Reforming Hallyu – Part 1 of 7
Someone on Formspring recently asked me:
What do you think is the “Hallyu wave taking over the world” fever that companies have been “promoting”?
It’s no secret that I have fairly adverse feelings about Hallyu as a whole, and these feelings have only been emphasized by the throng of K-pop artists suddenly aching to make it in the Japanese market. It’s easy to say that Hallyu is dead and that K-pop groups should stop trying so hard to make it overseas because it’s clearly not working, but I don’t think that such declarations are fair to the K-pop industry and to Korean popular culture on the whole. K-pop does have a chance to succeed overseas (moreso than it already has, that is) – but, like most things, it’s a matter of how.
I think that parties on both ends – the parties being Korean entertainment companies and overseas fans – are making strides to help K-pop take off on a global scale, but they’re currently unable to meet in the middle because both parties oftentimes wind up having different objectives. The burden of responsibility largely lies with the entertainment companies – because, let’s be honest: how much intelligent opinion on marketing strategies can you expect from a screaming crowd of preteen fangirls?

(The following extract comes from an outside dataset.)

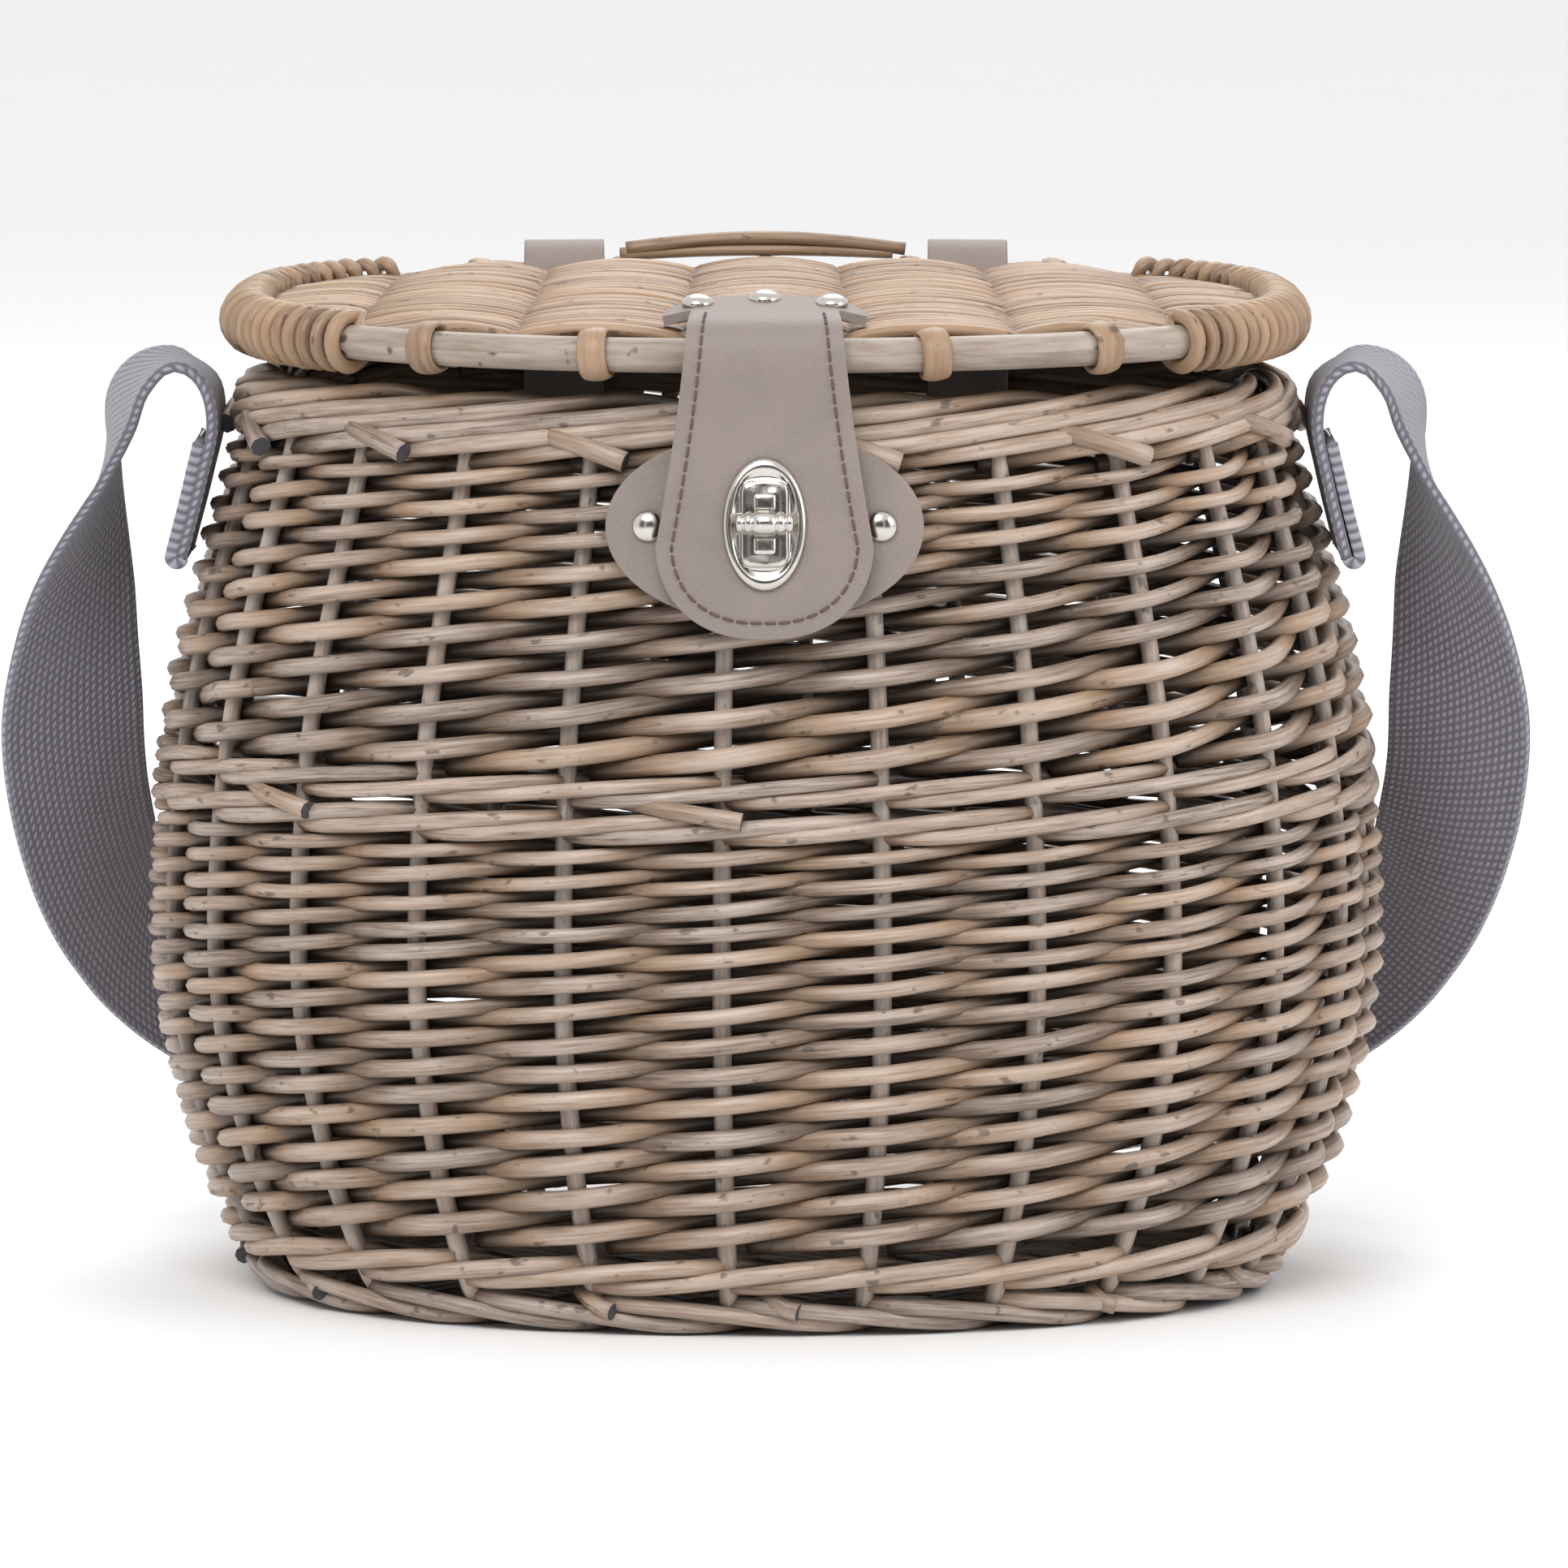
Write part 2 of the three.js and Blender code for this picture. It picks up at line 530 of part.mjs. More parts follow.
// The flap hangs from the bend, runs flat past the lock, and ends in a round tip.
function flapRoute() {
  const at = (angle) => new THREE.Vector3(
    0,
    FRONT_HOOP.y + BEND_OUTSIDE * Math.cos(angle),
    FRONT_HOOP.z + BEND_OUTSIDE * Math.sin(angle),
  );
  const onPlane = (up) => new THREE.Vector3(0, up, FLAP_UNDER + LEATHER).applyMatrix4(lockFrame());
  const tip = PATCH_Z - (FRONT_HOOP.z - FLAP_DROP);
  return [at(FLAP_START), at(FLAP_START + 0.45), onPlane(24), onPlane(8), onPlane(-8), onPlane(-tip)];
}

function addFlap() {
  const route = flapRoute();
  const curve = new THREE.CatmullRomCurve3(route);
  const length = curve.getLength();
  const roundLength = FLAP_END_WIDTH * 0.42;
  const halfWidth = (along) => {
    const left = length - along;
    const share = Math.min(1, along / (length - roundLength));
    const straight = THREE.MathUtils.lerp(FLAP_TOP_WIDTH, FLAP_END_WIDTH, share ** 1.5) / 2;
    const reach = Math.max(0.04, 1 - Math.max(0, 1 - left / roundLength) ** 2.2);
    return straight * reach ** (1 / 2.2);
  };
  const sheet = new THREE.BoxGeometry(2, 1, LEATHER, 2, 20, 1);
  const place = (x, y, z) => {
    const share = THREE.MathUtils.clamp(0.5 - y, 0, 1);
    const spot = curve.getPointAt(share);
    const along = curve.getTangentAt(share);
    const out = new THREE.Vector3(0, along.z, -along.y);
    spot.addScaledVector(out, z - LEATHER / 2);
    return [x * halfWidth(share * length), spot.y, spot.z];
  };
  const slot = onLock(box(SLOT_WIDTH, SLOT_HEIGHT, FLAP_UNDER - 5, FLAP_UNDER + LEATHER + 5));
  addPiece('flap_strap', solidOf(bent(sheet, place)).subtract(slot), HIDE);
}

// The flap's head is riveted to the lid and starts the bend round the hoop.
function headRivetAt(x, y) {
  const seat = [x, FRONT_HOOP.y + y, headZ(FRONT_HOOP.y + y) + LEATHER + GAP];
  return new THREE.Matrix4().makeTranslation(...seat);
}

function headZ(y) {
  return hoopZ(y) + LID_CROWN + 2 * GAP;
}

const HEAD_RIVETS = [[0, 28], [-20, 22], [20, 22]];

function addHead() {
  const top = FRONT_HOOP.z + BEND_INSIDE;
  const shape = new THREE.Shape();
  const [y0, z0] = [FRONT_HOOP.y, FRONT_HOOP.z];
  const crest = headZ(y0 + 14);
  shape.moveTo(y0 + HEAD_DEPTH, headZ(y0 + HEAD_DEPTH));
  shape.lineTo(y0 + HEAD_DEPTH, headZ(y0 + HEAD_DEPTH) + LEATHER);
  shape.lineTo(y0 + 14, crest + LEATHER);
  const bend = [0, 1, 2, 3].map((k) => THREE.MathUtils.lerp(Math.PI / 2, FLAP_START - HEAD_STOP, k / 3));
  for (const angle of bend) {
    shape.lineTo(y0 + BEND_OUTSIDE * Math.cos(angle), z0 + BEND_OUTSIDE * Math.sin(angle));
  }
  for (const angle of bend.slice(1).reverse()) {
    shape.lineTo(y0 + BEND_INSIDE * Math.cos(angle), z0 + BEND_INSIDE * Math.sin(angle));
  }
  shape.lineTo(y0, top);
  shape.lineTo(y0 + 14, crest);
  const strip = new THREE.ExtrudeGeometry(shape, { depth: HEAD_WIDTH, bevelEnabled: false });
  strip.translate(0, 0, -HEAD_WIDTH / 2).rotateZ(Math.PI / 2).rotateY(Math.PI / 2);
  const plan = new THREE.Shape();
  plan.absellipse(0, y0 + 18, HEAD_WIDTH / 2, HEAD_DEPTH - 18, 0, Math.PI * 2, false);
  const post = (outline) => solidOf(new THREE.ExtrudeGeometry(outline, {
    depth: 2 * RIM_HEIGHT, bevelEnabled: false, curveSegments: 10,
  }));
  const neck = new THREE.BoxGeometry(FLAP_TOP_WIDTH, 40, 4 * RIM_HEIGHT).translate(0, y0 - 2, 0);
  const holes = HEAD_RIVETS.map(([x, y]) => solidOf(pin(RIVET_SHANK + GAP, -8, 6)
    .applyMatrix4(headRivetAt(x, y))));
  const head = solidOf(strip).intersect(post(plan).add(solidOf(neck)));
  addPiece('flap_head', cutBy(head, holes), HIDE);
  HEAD_RIVETS.forEach(([x, y], i) => {
    const seated = rivet(LEATHER).applyMatrix4(headRivetAt(x, y));
    addPiece(`head_rivet_${i + 1}`, solidOf(seated), NICKEL);
  });
}

// ---- Shoulder strap: webbing, riveted flat against each side of the wall
function strapCurves() {
  const mirrored = STRAP_ROUTE.slice(0, -1).map(([x, y, z, turn, drop]) => [-x, y, z, -turn, drop]);
  const route = [...STRAP_ROUTE, ...mirrored.reverse()];
  const centre = route.map(([x, y, z]) => new THREE.Vector3(x, y, z));
  const edge = route.map(([, , , turn, drop]) => {
    const [turned, dropped] = [turn, drop].map(THREE.MathUtils.degToRad);
    const flat = Math.cos(dropped);
    return new THREE.Vector3(Math.sin(turned) * flat, -Math.cos(turned) * flat, -Math.sin(dropped));
  });
  return [new THREE.CatmullRomCurve3(centre), new THREE.CatmullRomCurve3(edge), route.length - 1];
}

// The strap's own axes at a point of its route, counted in route steps: across, along and out.
function strapFrame(step) {
  const [centre, edges, steps] = strapCurves();
  const share = step < 0 ? 1 + step / steps : step / steps;
  const along = centre.getTangent(share);
  const edge = edges.getPoint(share);
  edge.addScaledVector(along, -edge.dot(along)).normalize();
  const frame = new THREE.Matrix4().makeBasis(edge.clone().negate(), along, along.clone().cross(edge));
  return frame.setPosition(centre.getPoint(share));
}

function addStrap() {
  const steps = strapCurves()[2];
  const web = new THREE.BoxGeometry(STRAP_WIDTH, 1, STRAP_THICKNESS, 1, STRAP_STEPS, 1);
  const strap = solidOf(bent(web, (x, y, z) => {
    const spot = new THREE.Vector3(x, 0, z).applyMatrix4(strapFrame(Math.max(0, (y + 0.5) * steps)));
    return spot.toArray();
  }));
  const rivets = [];
  for (const [side, sign] of [['right', 1], ['left', -1]]) {
    STRAP_RIVETS.forEach((step, i) => {
      const seat = new THREE.Matrix4().makeTranslation(0, 0, STRAP_THICKNESS / 2 + 2 * GAP);
      const place = strapFrame(sign * step).multiply(seat);
      rivets.push([`strap_rivet_${side}_${i + 1}`, place]);
    });
  }
  const holes = rivets.map(([, place]) => solidOf(pin(RIVET_SHANK + GAP, -8, 4).applyMatrix4(place)));
  addPiece('shoulder_strap', cutBy(strap, holes), WEBBING);
  for (const [name, place] of rivets) {
    addPiece(name, solidOf(rivet(STRAP_THICKNESS).applyMatrix4(place)), NICKEL);
  }
}

addBase();
addWall();
addLid();
addPatch();
addLock();
addPlate();
addHead();
addFlap();
addStrap();

export default group;
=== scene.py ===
import json
import math
import random

import bmesh
import bpy
import numpy as np
from mathutils import Matrix, Vector


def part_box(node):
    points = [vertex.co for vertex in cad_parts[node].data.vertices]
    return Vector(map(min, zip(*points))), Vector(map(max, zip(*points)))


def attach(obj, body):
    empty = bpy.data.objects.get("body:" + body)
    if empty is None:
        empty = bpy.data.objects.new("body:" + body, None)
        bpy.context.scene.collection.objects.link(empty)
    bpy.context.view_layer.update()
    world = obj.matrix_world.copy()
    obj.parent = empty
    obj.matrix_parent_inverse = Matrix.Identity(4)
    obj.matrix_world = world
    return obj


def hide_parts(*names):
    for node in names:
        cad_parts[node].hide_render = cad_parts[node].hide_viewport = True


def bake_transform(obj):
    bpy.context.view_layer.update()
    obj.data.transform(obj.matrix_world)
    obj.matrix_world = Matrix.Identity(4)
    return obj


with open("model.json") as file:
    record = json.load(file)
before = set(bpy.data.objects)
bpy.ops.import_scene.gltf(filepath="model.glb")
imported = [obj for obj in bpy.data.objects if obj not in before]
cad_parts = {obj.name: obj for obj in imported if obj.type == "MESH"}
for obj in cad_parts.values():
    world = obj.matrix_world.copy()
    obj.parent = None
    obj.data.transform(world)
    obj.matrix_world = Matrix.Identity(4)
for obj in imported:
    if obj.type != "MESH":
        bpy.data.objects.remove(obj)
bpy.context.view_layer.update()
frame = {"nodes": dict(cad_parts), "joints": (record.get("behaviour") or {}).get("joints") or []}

bl_info = {
    "name": "Wicker creel basket",
    "version": (1, 0, 0),
    "blender": (4, 5, 0),
    "location": "View3D > Sidebar > Basket",
    "description": "Weaves an oval willow basket with its lid, leather closure and webbing strap",
    "category": "Object",
}


def box_of(node):
    low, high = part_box(node)
    return np.array(low), np.array(high)


# ---- Places that come from the frame, in metres
WALL_TOP = box_of("rim_border")[1][2]
BORDER_LOW = box_of("rim_border")[0][2]
FOOT_TOP = box_of("foot_wale")[1][2]
WALE_LOW = box_of("middle_wale")[0][2]
WALE_HIGH = box_of("middle_wale")[1][2]
BELLY = (box_of("lower_wall_weave")[1] - box_of("lower_wall_weave")[0])[:2] / 2
LOCK = next(j for j in frame["joints"] if j["name"] == "lock_turn")

# ---- Sizes of the weave, in metres
WALL = 0.016
STAKES = 24
STAKE_PHASE = math.radians(-4)
FRONT_POWER = 2.1
BACK_POWER = 3.0
WALL_SHAPE = [
    (0, 0.812), (0.046, 0.861), (0.08, 0.886), (0.154, 0.934), (0.225, 0.964), (0.295, 0.988),
    (0.365, 0.999), (0.435, 1.0), (0.505, 0.994), (0.575, 0.984), (0.65, 0.968), (0.72, 0.945),
    (0.79, 0.918), (0.86, 0.888), (0.92, 0.864), (0.965, 0.85), (1, 0.843),
]
HOOP_RADIUS = 0.0052
HOOP = (box_of("lid_hoop")[1] - box_of("lid_hoop")[0])[:2] / 2 - HOOP_RADIUS
HOOP_FRONT_Z = WALL_TOP + 0.010
HOOP_BACK_Z = WALL_TOP + 0.016
LEATHER = 0.003
random.seed(7)


# ---- The oval: angle 0 is the front, and it turns towards +X
def oval(angle, half_length, half_depth):
    across, ahead = np.sin(angle), np.cos(angle)
    power = np.where(ahead > 0, FRONT_POWER, BACK_POWER)
    reach = (np.abs(across) ** power + np.abs(ahead) ** power) ** (-1 / power)
    return half_length * reach * across, -half_depth * reach * ahead


def share_at(z):
    levels, shares = zip(*WALL_SHAPE)
    return np.interp(np.asarray(z) / WALL_TOP, levels, shares)


def on_wall(angle, z, out):
    """Points out from the middle of the wall, square to the oval."""
    angle, z, out = np.broadcast_arrays(*(np.asarray(v, float) for v in (angle, z, out)))
    share = share_at(z)
    sides = (BELLY[0] * share - WALL / 2, BELLY[1] * share - WALL / 2)
    x, y = oval(angle, *sides)
    nearby = oval(angle + 0.01, *sides)
    before = oval(angle - 0.01, *sides)
    tx, ty = nearby[0] - before[0], nearby[1] - before[1]
    length = np.hypot(tx, ty)
    return np.stack([x + out * ty / length, y - out * tx / length, z], -1)


def hoop_z(y):
    share = (np.asarray(y) + HOOP[1]) / (2 * HOOP[1])
    return HOOP_FRONT_Z + (HOOP_BACK_Z - HOOP_FRONT_Z) * share


def on_hoop(angle):
    x, y = oval(np.asarray(angle, float), *HOOP)
    return np.stack([x, y, hoop_z(y)], -1)


def hoop_angle(x, behind=False):
    power = BACK_POWER if behind else FRONT_POWER
    across = min(1, abs(x) / HOOP[0])
    angle = math.atan2(across, (1 - across ** power) ** (1 / power))
    return math.copysign(math.pi - angle if behind else angle, x)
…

That being said, the biggest issue is that many Korean entertainment companies are attempting to jump into foreign markets without fully understanding the climate of said foreign market. That’s why we’ve got 2PM in glittery eyeshadow in Japan, Donghae and Siwon acting in Taiwanese dramas, and SM thinking that only Parisians would attend an SMTown concert in Paris. Admittedly, I don’t have first-hand knowledge of what’s going on behind the closed doors of these entertainment companies, but there’s just something about these recent overseas activities that seems awfully off-base, even on the surface.
The fatal error is the fact that Korean entertainment company executives and Korean press are constantly referring to “Hallyu” as a blanket term for a phenomenon in which Korean culture will, one day, conquer the world. The problem with a blanket statement like this (apart from the fact that it sounds completely ridiculous) is that it makes the entire idea of Hallyu incredibly vague. If given that vague definition, entertainment companies have no idea how to progress when they want to pursue overseas activities. The result is this horrible recent trend in which K-pop artists work under the misguided belief that K-pop has already conquered Japan – and subsequently plop recycled Korean material in Japan and call it a “Japanese debut.”
The fact of the matter is, it’s not as simple as saying that “Hallyu will conquer the world” because different parts of the world have different needs, and Hallyu is not powerful enough to automatically blanket over everything. The real issue, then, is finding out what these needs are, and how K-pop should appropriately cater to them.
Which is why I’m starting this series, I guess. There’s been a lot of news lately about K-pop reaching foreign shores – and for whatever reason, I get increasingly more frustrated whenever a new piece of news comes along. In addition, living in Taiwan these past few weeks has given me a fascinating new perspective of how K-pop functions in a place where Hallyu has actually hit the shores hard. The series will discuss the prospect of Hallyu in five different global regions – Japan, America, China/Taiwan, Southeast Asia/South America, and Europe – and will be structured accordingly.
Ugh, this has got to be the nerdiest thing I will ever do.